As always, Google is your friend.
A few thinks on your Random Forest model.
1) Did you check the error convergence on your RF model by plotting the model object? It is a misnomer that you cannot overfit a RF model. One sure way is to over-correlate the ensemble and 5000 trees seems like a bit overkill that may lead to an overfit problem.
2) We have observed that model selection is important (Murphy et al., 2010; Evans et al., 2011). This is because RF does not have to account for noise in node splits making plurality in the votes matrix much cleaner.
3) The standard probability cutoff for a RF model (for the positive class) is p=0.65 (Evans & Cushman (2008). I tested this critical value, via simulation when we came up with the posterior distribution method for deriving class probabilities and found that p=0.65 is very stable and consistent with the Breiman (2001) votes threshold.
4) Random Forest (and Conditional Tree) is non-linear and accounts for high-dimensional interactions. As such, it is a very bad idea to withhold data. This is because you have no idea how the data is being truncated in p-dimensional space. A nonlinear relationship can occur in a small portion of the distribution and you may unintentional remove the portion of the variable that is driving the process or defining the interaction. This is one of the problems in comparing linear and nonlinear models and should be a major consideration in interpreting results. Absolute accuracy can only tell you so much when modeling complex nonlinear data.
4) How did the models compare in relation to the ROC/AUC and Kappa?
Hi Jeffrey,
Thank you for your post/comment.
You have stated that , ‘it is a very bad idea to withhold data’, especially for non-linear models.
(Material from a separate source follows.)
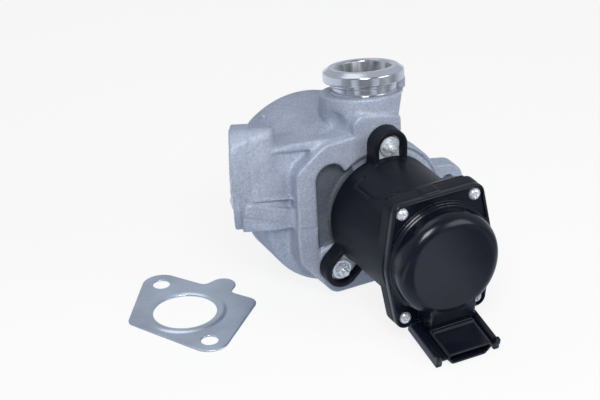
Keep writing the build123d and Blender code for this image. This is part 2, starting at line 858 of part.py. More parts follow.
front_bearing = sealed_bearing(sleeve_start)
save(front_bearing, "front_bearing")
rear_bearing = sealed_bearing(sleeve_end - bearing_height)
save(rear_bearing, "rear_bearing")

# Plate that closes the can and holds the rear bearing
end_plate_start = can_end - end_plate_thickness
with BuildPart() as end_plate:
    with BuildSketch(valve_plane.offset(end_plate_start)):
        Circle(can_radius - can_wall - part_gap / 2)
    extrude(amount=end_plate_thickness)
    with BuildSketch(valve_plane.offset(end_plate_start)):
        Circle(bearing_radius + end_hub_wall)
    extrude(amount=end_plate_thickness + end_hub_height)
    with BuildSketch(valve_plane.offset(end_plate_start)):
        Circle(bearing_radius + part_gap / 2)
    extrude(amount=end_plate_thickness + end_hub_height, mode=Mode.SUBTRACT)
save(end_plate, "end_plate")

# Brushes and the card that holds them
brush_start = commutator_start + part_gap
with BuildPart() as brushes:
    with BuildSketch(valve_plane.offset(brush_start)):
        with PolarLocations(commutator_radius + running_clearance + brush_length / 2, 2):
            Rectangle(brush_length, brush_width)
    extrude(amount=brush_height)
save(brushes, "brushes")

with BuildPart() as brush_card:
    with BuildSketch(valve_plane.offset(brush_start + brush_height)):
        Circle(can_radius - can_wall - part_gap / 2)
        Circle(commutator_radius + card_bore_gap, mode=Mode.SUBTRACT)
    extrude(amount=brush_card_thickness)
    with BuildSketch(valve_plane.offset(brush_start)):
        with PolarLocations(commutator_radius + brush_box_start + brush_box_length / 2, 2):
            Rectangle(brush_box_length, brush_width + 2 * brush_box_wall)
            Rectangle(brush_length, brush_width + part_gap, mode=Mode.SUBTRACT)
    extrude(amount=brush_height)
save(brush_card, "brush_card")

# Nut inside the rotor's sleeve, the spindle that it drives, and the spindle's magnet
with BuildPart() as spindle_nut:
    with BuildSketch(valve_plane.offset(core_start)):
        Circle(sleeve_bore - part_gap / 4)
        Circle(spindle_radius + running_clearance, mode=Mode.SUBTRACT)
    extrude(amount=nut_height)
save(spindle_nut, "spindle_nut")

spindle_start = stem_top + part_gap
with BuildPart() as lead_spindle:
    with BuildSketch(valve_plane.offset(spindle_start)):
        Circle(spindle_radius)
        Rectangle(2 * spindle_radius, spindle_flat, mode=Mode.INTERSECT)
    extrude(amount=spindle_flat_length)
    with BuildSketch(valve_plane.offset(spindle_start + spindle_flat_length)):
        Circle(spindle_radius)
    extrude(amount=spindle_length - spindle_flat_length)
save(lead_spindle, "lead_spindle")

with BuildPart() as position_magnet:
    with BuildSketch(valve_plane.offset(spindle_start + spindle_length)):
        Circle(sensor_magnet_radius)
    extrude(amount=sensor_magnet_length)
save(position_magnet, "position_magnet")

# Cover: flange, round dome, connector neck and connector shell
cover_start = body_length
cover_face = cover_start + cover_flange_thickness
dome_face = cover_face + dome_height
shell_drop = connector_height * cos(radians(connector_drop))
shell_back = connector_height * sin(radians(connector_drop))
pin_middle = -connector_height / 2
pin_xs = [(index - (pin_count - 1) / 2) * pin_pitch for index in range(pin_count)]
pin_leg_depth = (connector_top - pin_middle * cos(radians(connector_drop))) - pin_leg_top


def pin_shapes(gap):
    """Profiles of the bent terminal pins, with a gap all round for their slots in the plastic."""
    leg_plane = Plane(
        origin=(axis_x, face_y - pin_leg_front, axis_z - pin_leg_top),
        x_dir=(1, 0, 0),
        z_dir=(0, 0, -1),
    )
    with BuildPart() as shapes:
        with BuildSketch(leg_plane):
            with Locations(*[(x, 0) for x in pin_xs]):
                Rectangle(pin_size + 2 * gap, pin_size + 2 * gap)
        extrude(amount=pin_leg_depth + pin_size / 2 + gap)
        with BuildSketch(connector_plane.offset(connector_length - pin_tip_inset + gap)):
            with Locations(*[(x, pin_middle) for x in pin_xs]):
                Rectangle(pin_size + 2 * gap, pin_size + 2 * gap)
        extrude(amount=-(connector_length - pin_tip_inset + connector_front - pin_leg_front + gap))
    return shapes


pin_slots = pin_shapes(part_gap / 2)
with BuildPart() as actuator_cover:
    with BuildSketch(valve_plane.offset(cover_start)):
        Circle(block_core_radius)
        with Locations(*cover_spots):
            Circle(block_corner_radius)
        make_hull()
    extrude(amount=cover_flange_thickness)
    with BuildSketch(valve_plane.offset(cover_face)):
        Circle(dome_radius)
    extrude(amount=dome_height)
    fillet(actuator_cover.edges().filter_by(GeomType.CIRCLE).sort_by(Axis.Y)[0], dome_round)
    # Pockets round the cover screws
    with BuildSketch(valve_plane.offset(cover_face)):
        with Locations(*cover_spots):
            Circle(cover_pocket_radius)
        Circle(dome_radius, mode=Mode.SUBTRACT)
    extrude(amount=-cover_pocket_depth, mode=Mode.SUBTRACT)
    # Neck that slopes from the dome's face down to the connector
    with BuildSketch(side_plane):
        with BuildLine():
            Polyline(
                (cover_start + moulding_overlap, -neck_top),
                (dome_face - neck_blend, -neck_top),
                (dome_face, -neck_top - neck_blend),
                (connector_front, -connector_top),
                (connector_front - shell_back, -connector_top - shell_drop),
                (cover_start + moulding_overlap, -connector_top - shell_drop + neck_rise),
                close=True,
            )
        make_face()
    extrude(amount=connector_neck_half_width, both=True)
    with BuildSketch(connector_plane):
        with Locations((0, -connector_height / 2)):
            RectangleRounded(2 * connector_half_width, connector_height, connector_round)
    extrude(amount=connector_length)
    with BuildSketch(connector_plane.offset(-connector_lip / 2)):
        with Locations((0, connector_lip / 2 - connector_lip_root / 2)):
            Rectangle(2 * connector_neck_half_width, connector_lip + connector_lip_root)
    extrude(amount=connector_lip)
    # Latch tab under the mouth
    with BuildSketch(connector_plane.offset(connector_length)):
        with Locations((0, -connector_height)):
            Rectangle(2 * latch_half_width, 2 * latch_height)
    extrude(amount=-latch_depth)
    # Guide rails at both sides of the shell, from the flange to past the mouth
    rail_level = -connector_height / 2 - rail_drop
    rail_middle = connector_half_width + connector_rail_width / 2 - rail_root_width
    with BuildSketch(connector_plane.offset(connector_length + rail_nose)):
        with Locations((-rail_middle, rail_level), (rail_middle, rail_level)):
            Rectangle(connector_rail_width, connector_height - 2 * rail_inset)
    extrude(amount=-(connector_length + rail_nose + rail_root))
    # Room inside the dome, and the posts that carry the circuit board
    with BuildSketch(valve_plane.offset(cover_start)):
        Circle(dome_radius - dome_wall)
    extrude(amount=cover_flange_thickness + dome_height - dome_wall, mode=Mode.SUBTRACT)
    with BuildSketch(valve_plane.offset(board_height + board_thickness + part_gap)):
        with PolarLocations(board_post_circle, 4, start_angle=45):
            Circle(board_post_radius)
    extrude(amount=dome_face - dome_wall / 2 - board_height - board_thickness - part_gap)
    # Connector socket, screw holes and pin slots
    socket_width = 2 * (connector_half_width - 2 * connector_wall)
    with BuildSketch(connector_plane.offset(connector_length)):
        with Locations((0, -connector_height / 2)):
            RectangleRounded(socket_width, connector_height - 2 * connector_wall, connector_round)
    extrude(amount=-connector_socket_depth, mode=Mode.SUBTRACT)
    with BuildSketch(valve_plane.offset(cover_start)):
        with Locations(*cover_spots):
            Circle(cover_screw_radius + part_gap)
    extrude(amount=cover_flange_thickness, mode=Mode.SUBTRACT)
    add(pin_slots.part, mode=Mode.SUBTRACT)
save(actuator_cover, "actuator_cover")

terminal_pins = pin_shapes(0)
save(terminal_pins, "terminal_pins")

# Cover screws: round heads in the pockets of the cover's flange
cover_screw_seat = cover_face - cover_pocket_depth
with BuildPart() as cover_screws:
    with BuildSketch(valve_plane.offset(cover_start - cover_screw_reach)):
        with Locations(*cover_spots):
            Circle(cover_screw_radius)
    extrude(amount=cover_screw_reach + cover_screw_seat - cover_start)
    with BuildSketch(valve_plane.offset(cover_screw_seat)):
        with Locations(*cover_spots):
            Circle(cover_head_radius)
    extrude(amount=cover_head_height)
save(cover_screws, "cover_screws")

# Circuit board with the sensor that faces the spindle's magnet
with BuildPart() as circuit_board:
    with BuildSketch(valve_plane.offset(board_height)):
        Circle(board_radius)
        with Locations((0, -board_radius)):
            Rectangle(2 * board_radius, 2 * (board_radius - pin_leg_top + pin_size), mode=Mode.SUBTRACT)
    extrude(amount=board_thickness)
save(circuit_board, "circuit_board")

with BuildPart() as hall_sensor:
    with BuildSketch(valve_plane.offset(board_height - sensor_height)):
        Rectangle(sensor_size, sensor_width)
    extrude(amount=sensor_height)
save(hall_sensor, "hall_sensor")

# Flange gasket, lying on the floor beside the valve, with a raised bead round its port
gasket_plane = Plane(
    origin=(gasket_x, gasket_y, floor_z),
    x_dir=(cos(radians(gasket_turn)), sin(radians(gasket_turn)), 0),
    z_dir=(0, 0, 1),
)
gasket_bolt_x = flange_bolt_spacing / 2 * cos(radians(gasket_bolt_angle))
gasket_bolt_y = flange_bolt_spacing / 2 * sin(radians(gasket_bolt_angle))
gasket_bolts = [(gasket_bolt_x, gasket_bolt_y), (-gasket_bolt_x, -gasket_bolt_y)]
with BuildPart() as flange_gasket:
    with BuildSketch(gasket_plane) as gasket_outline:
        with Locations(*gasket_bolts):
            Circle(gasket_ear_radius)
        with Locations(gasket_side):
            Circle(gasket_side_radius)
        with Locations(gasket_corner):
            Circle(gasket_corner_radius)
        make_hull()
        with Locations(gasket_lobe):
            Circle(gasket_lobe_radius)
        with Locations(gasket_lobe_root):
            Circle(gasket_lobe_root_radius)
    extrude(amount=gasket_thickness)
    with BuildSketch(gasket_plane.offset(gasket_thickness)):
        Circle(gasket_port_radius + 2 * gasket_bead + gasket_rim)
        Circle(gasket_port_radius + gasket_rim, mode=Mode.SUBTRACT)
    extrude(amount=gasket_bead_height)
    with BuildSketch(gasket_plane):
        Circle(gasket_port_radius)
        with Locations(*gasket_bolts):
            Circle(gasket_hole_radius)
    extrude(amount=gasket_thickness, mode=Mode.SUBTRACT)
save(flange_gasket, "flange_gasket")
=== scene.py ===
"""Exhaust gas recirculation valve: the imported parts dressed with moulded, cast and machined surfaces."""
import json
import math

import bpy
import numpy as np
from mathutils import Matrix, Vector


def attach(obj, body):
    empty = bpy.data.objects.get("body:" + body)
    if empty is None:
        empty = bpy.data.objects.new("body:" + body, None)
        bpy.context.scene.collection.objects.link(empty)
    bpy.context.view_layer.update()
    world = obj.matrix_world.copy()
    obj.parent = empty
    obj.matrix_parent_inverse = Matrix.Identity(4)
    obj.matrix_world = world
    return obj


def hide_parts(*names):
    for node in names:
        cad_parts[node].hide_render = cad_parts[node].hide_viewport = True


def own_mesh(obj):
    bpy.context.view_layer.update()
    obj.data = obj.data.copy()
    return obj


bl_info = {
    "name": "Exhaust gas valve dresser",
    "version": (1, 0, 0),
    "blender": (4, 5, 0),
    "location": "View3D > Sidebar > Gas valve",
    "description": "Dresses the packed valve with cast, machined and moulded surfaces",
    "category": "Object",
}

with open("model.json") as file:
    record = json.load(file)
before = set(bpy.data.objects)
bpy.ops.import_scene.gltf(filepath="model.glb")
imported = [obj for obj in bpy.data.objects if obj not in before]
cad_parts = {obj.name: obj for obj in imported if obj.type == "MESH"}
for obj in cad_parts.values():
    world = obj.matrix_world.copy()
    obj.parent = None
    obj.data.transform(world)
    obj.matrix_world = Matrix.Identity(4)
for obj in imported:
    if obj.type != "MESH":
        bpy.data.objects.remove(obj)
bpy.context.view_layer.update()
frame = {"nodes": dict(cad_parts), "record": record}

# Places and sizes that several pieces share, in millimetres; some are on the world's axes, and the pairs are
# across and up from the valve's axis, or forwards and up from the inlet port's
AXIS_X = 64.0
FACE_Y = -32.0
AXIS_Z = -20.0
FLOOR_Z = -63.2
INLET_TURN = math.radians(25.5)
SPIGOT_TOP = (68.5, -8.9, 46.0)
SPIGOT_LEAN = (math.tan(math.radians(4.7)), math.tan(math.radians(11.6)), 1.0)
LUG_CIRCLE = 35.6
LUG_WAYS = [(math.cos(math.radians(a)), math.sin(math.radians(a))) for a in (87.0, 222.0, 334.0)]
LUG_SPOTS = [(LUG_CIRCLE * c, LUG_CIRCLE * s) for c, s in LUG_WAYS]
COVER_SPOTS = [(x, z) for x in (-19.2, 19.2) for z in (-27.7, 27.7)]
LUG_HEIGHT = 8.9
SEAT_HEIGHT = 5.4
LUG_BOSS = 10.6
FLANGE_SPOTS = [(19.605, 23.364), (-19.605, -23.364)]
FLANGE_EAR = 11
DRUM_SPOT = (-15, 0.8)
EAR_SPOT = (39.5, 1.8)
BLOCK_END = 54
RAMP_EDGE = [(-14.6, 10.5, 25.1), (-19.1, 10.8, 21.9), (-18.7, 30.0, 22.3), (-17.6, 42.0, 23.2)]
CONNECTOR_DROP = math.radians(14.0)
COVER_FACE = 57.8
POCKET_FLOOR = 56.3
PORT_RADIUS = 14
GASKET_PLACE = (-33.3, -6.3)
GASKET_TURN = math.radians(-25.2)
GASKET_CORNERS = [
    ((-12.405, 27.863), 9.7), ((-22.4, -5.6), 5.2), ((12.405, -27.863), 9.7), ((28.8, 5.0), 6.2),
]
GASKET_LOBE = ((18.3, 24.0), 6.6, (12.8, 16.8), 8.6)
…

Do you suggest we use 100% of the data in the training set? OR do you have other recommendations on obtaining the test data?
I would also add that you have a bit of a class balance (zero inflation) problem with 64% of observations in the “survived” column representing the negative class (n=1313, n[1]=449, n[0]=846).
is there anyway we can extract coefficients of each significant variables from ctree methods?